Gramsci, théoricien italien et marxiste de son état, fut l’un des plus grands penseurs de la lutte politique au XXe siècle. Son apport intellectuel fondamental fut d’expliquer que pour remporter une large victoire, une faction politique doit d’abord gagner le combat culturel. En d’autres termes, la victoire dans la bataille des idées est le préalable indispensable à la victoire dans la bataille des urnes. Le camp qui l’emporte est celui qui, auparavant, a imposé que ses valeurs sont modernes quand celles des autres sont archaïques, et que ses propositions sont les bonnes tandis que celles des autres sont obsolètes. Plus largement, gagner le combat culturel implique d’avoir créé un réseau hyperactif de relais d’opinions favorables à votre camp. Qu’il s’agisse d’intellectuels connus, de personnalités de grands médias télévisuels ou de presse écrite, de grands patrons, de chefs de file syndicaux ou de leaders lobbyistes, tout ralliement est alors bon à prendre pour que la machine de guerre culturelle se mette en marche.
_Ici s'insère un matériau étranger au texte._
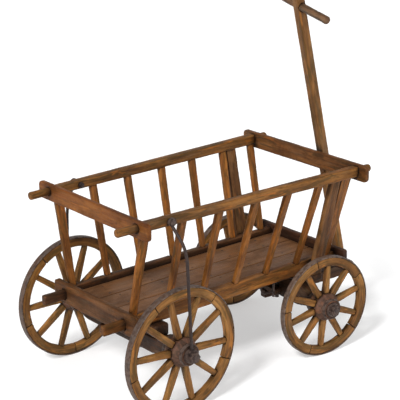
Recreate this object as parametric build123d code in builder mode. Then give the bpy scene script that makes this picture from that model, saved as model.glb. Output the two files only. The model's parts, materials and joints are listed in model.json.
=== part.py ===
# Ladder-sided garden handcart, millimetres, +Z up, +X towards the drawbar, +Y to the left.
# The origin is on the ground under the middle of the cart's outline.
# The steering stands a few degrees to the right, and the drawbar is folded back over the front board.
import os
from math import cos, radians, sin, tan

from build123d import *

# ---------------------------------------------------------------- driving dimensions
# wheels
REAR_WHEEL_R = 200.0
FRONT_WHEEL_R = 168.0
SPOKES = 10
FELLOES = 5
TYRE_T = 3.2
RIM_W = 21.0
RIM_DEPTH = 29.5
FELLOE_JOINT = 0.6
HUB_IN = 45.0
HUB_OUT = 42.0
HUB_R = 46.0
HUB_NOSE_R = 31.0
HUB_TAIL_R = 35.0
BAND_T = 2.5
BAND_W = 11.0
BUSH_R = 15.0
SPOKE_HUB_W = 23.0
SPOKE_RIM_W = 19.0
SPOKE_HUB_T = 19.0
SPOKE_RIM_T = 14.0
SPOKE_TENON = 9.0
SPOKE_FOOT = 11.0
SPOKE_FOOT_W = 13.5
HUB_STEP, HUB_SWELL = 4.0, 3.0
HUB_SLOPE = (1.0, 2.2)
TYRE_EDGE = 1.0
SPOKE_TURN = {"rear_left": 0.5, "rear_right": 31.0, "front_left": 3.0, "front_right": 13.0}

# axles and running clearances
REAR_TRACK = 560.0
FRONT_TRACK = 510.0
WHEELBASE = 638.0
AXLE_R = 11.0
RUN_GAP = 0.08
PLAY = 0.3
SHANK = 20.0
SHANK_INNER = 90.0
WASHER_T = 3.7
WASHER_R = 23.0
NUT_R = 17.0
NUT_T = 14.0
AXLE_TIP = 5.0
AXLE_EDGE = 2.0
FRONT_WASHER_T = 6.0

# ladder sides
RAIL_REAR, RAIL_FRONT = -182.0, 805.0
RAIL_SQ = 30.0
RAIL_H_REAR, RAIL_H_FRONT = 28.0, 34.0
RAIL_Z = 593.0
RAIL_Y_REAR = 223.0
RAIL_Y_FRONT = 248.0
RAIL_TENON_R = 13.0
SILL_REAR, SILL_FRONT = -193.0, 795.0
SILL_W = 22.0
SILL_Y = 154.0
SILL_LOW, SILL_TOP = 252.0, 298.0
SILL_TENON_H = 32.0
RUNG_HEADS = {
    "left": (-79.5, 55.0, 193.0, 334.0, 465.0, 602.0, 729.5),
    "right": (-79.5, 55.0, 193.0, 334.0, 465.0, 594.0, 705.0),
}
RUNG_FEET = (-82.5, 52.0, 187.0, 316.0, 442.0, 574.0, 702.0)
RUNG_HEAD_W = {
    "left": (32.0, 27.0, 27.0, 27.0, 27.0, 27.0, 27.0),
    "right": (32.0, 27.0, 27.0, 27.0, 27.0, 27.0, 45.0),
}
RUNG_FOOT_SHARE = 0.8
RUNG_HEAD_T, RUNG_FOOT_T = 17.0, 14.0
RUNG_DEPTH = 12.0
EDGE = 3.0
RAIL_EDGE = 4.8
BOARD_EDGE = 2.4
STAKE_TAPER = (0.9, 0.85)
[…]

Il résulte de la constitution et de la mise en marche de cette machine de guerre hyperactive un résultat simple et mécanique : c’est sur vos thèmes que se place le débat sur les valeurs, et c’est sur vos idées que se place le débat sur la réforme.
Or, obtenir une configuration du champ de bataille dans laquelle vos adversaires ne peuvent que dire s’ils sont oui ou non d’accord avec vous, sans avoir d’espace culturel pour exprimer leurs propres propositions, c’est avoir déjà quasiment gagné le combat politique. Incontestablement, Nicolas Sarkozy et les siens ont su appliquer de façon brillante et méthodique la constitution d’un réseau hyperactif de relais d’opinions favorables à leur cause. Ils ont ainsi gagné le combat culturel bien avant de gagner le combat politique.
C’est là, et non pas dans la défection de parlementaires allés à la soupe, que réside la principale difficulté de François Bayrou et du Mouvement démocrate : après la victoire du combat culturel de droite, organiser le combat culturel du centre.